# Source material start

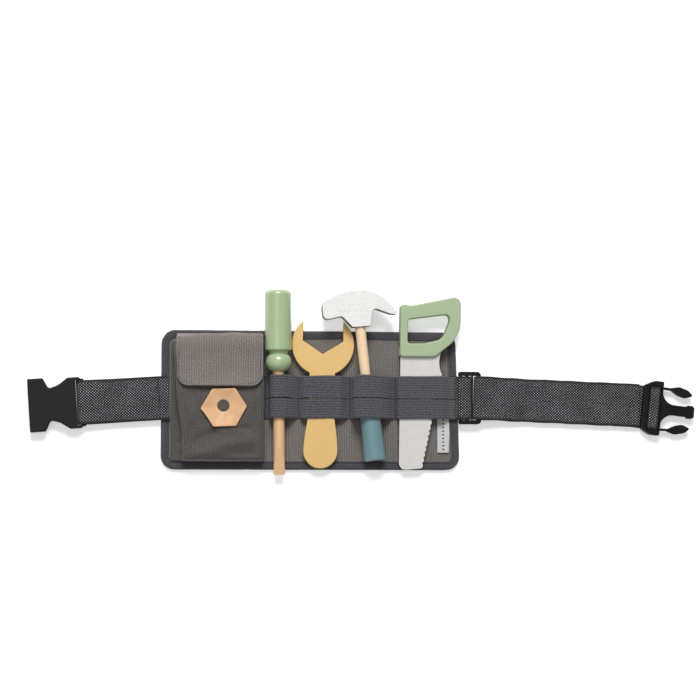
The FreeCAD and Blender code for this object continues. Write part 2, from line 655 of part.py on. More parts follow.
def buckle_plug():
    """Frame with two bars for the strap, and the guide between the prongs."""
    outline = mirrored_outline([
        (PLUG_REAR_X, -20.0, 2.5), (-9.0, -PLUG_HALF_W, 9.0), (0.2, -PLUG_HALF_W, 1.2),
    ])
    frame = softened(plate(outline, *PLUG_Z), 1.1, *PLUG_Z)
    inner = (-PLUG_WINDOW_HALF, PLUG_WINDOW_HALF)
    frame = frame.cut(block((PLUG_REAR_X - 1, -PLUG_FRONT_STRIP), inner, (-1, 12)))
    web = plate(mirrored_outline([
        (-1.0, -PLUG_WINDOW_HALF - 1.0), (0.2, -PLUG_WINDOW_HALF - 1.0),
        (0.2, -GUIDE_HALF_W, 12.0), (24.8, -GUIDE_HALF_W), (24.8, -GUIDE_TIP_HALF_W, 0.8),
        (29.4, -GUIDE_TIP_HALF_W, 0.8), (GUIDE_LENGTH, -4.4, 0.8),
    ]), *PRONG_Z)
    solid = frame.fuse(web)
    reach = PLUG_WINDOW_HALF + 1.5
    solid = solid.fuse(bar(PLUG_BAR_1, PLUG_BAR_1_Z, -reach, reach).common(plate(outline, 0, 12)))
    solid = solid.fuse(bar(PLUG_BAR_2, PLUG_BAR_2_Z, -reach, reach))
    return solid.removeSplitter()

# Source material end

## The task
Write out the listing once more, matching it exactly.

## Reply
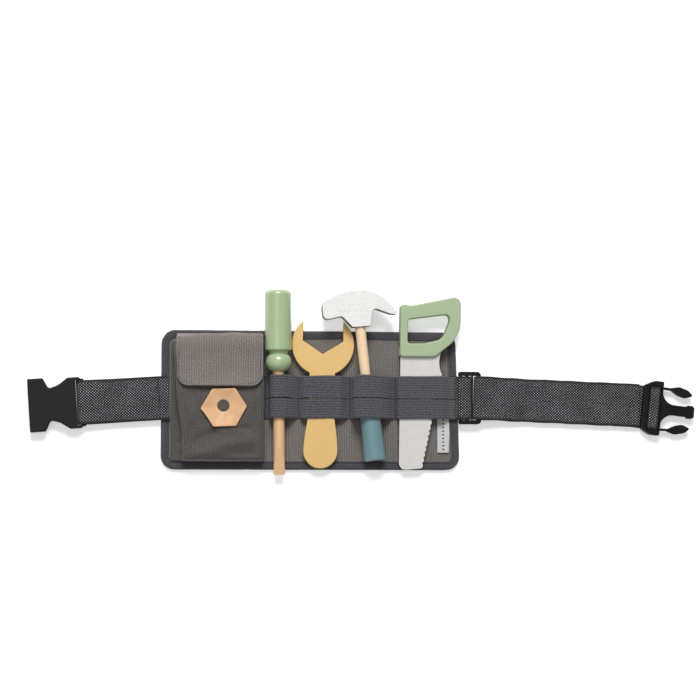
The FreeCAD and Blender code for this object continues. Write part 2, from line 655 of part.py on. More parts follow.
def buckle_plug():
    """Frame with two bars for the strap, and the guide between the prongs."""
    outline = mirrored_outline([
        (PLUG_REAR_X, -20.0, 2.5), (-9.0, -PLUG_HALF_W, 9.0), (0.2, -PLUG_HALF_W, 1.2),
    ])
    frame = softened(plate(outline, *PLUG_Z), 1.1, *PLUG_Z)
    inner = (-PLUG_WINDOW_HALF, PLUG_WINDOW_HALF)
    frame = frame.cut(block((PLUG_REAR_X - 1, -PLUG_FRONT_STRIP), inner, (-1, 12)))
    web = plate(mirrored_outline([
        (-1.0, -PLUG_WINDOW_HALF - 1.0), (0.2, -PLUG_WINDOW_HALF - 1.0),
        (0.2, -GUIDE_HALF_W, 12.0), (24.8, -GUIDE_HALF_W), (24.8, -GUIDE_TIP_HALF_W, 0.8),
        (29.4, -GUIDE_TIP_HALF_W, 0.8), (GUIDE_LENGTH, -4.4, 0.8),
    ]), *PRONG_Z)
    solid = frame.fuse(web)
    reach = PLUG_WINDOW_HALF + 1.5
    solid = solid.fuse(bar(PLUG_BAR_1, PLUG_BAR_1_Z, -reach, reach).common(plate(outline, 0, 12)))
    solid = solid.fuse(bar(PLUG_BAR_2, PLUG_BAR_2_Z, -reach, reach))
    return solid.removeSplitter()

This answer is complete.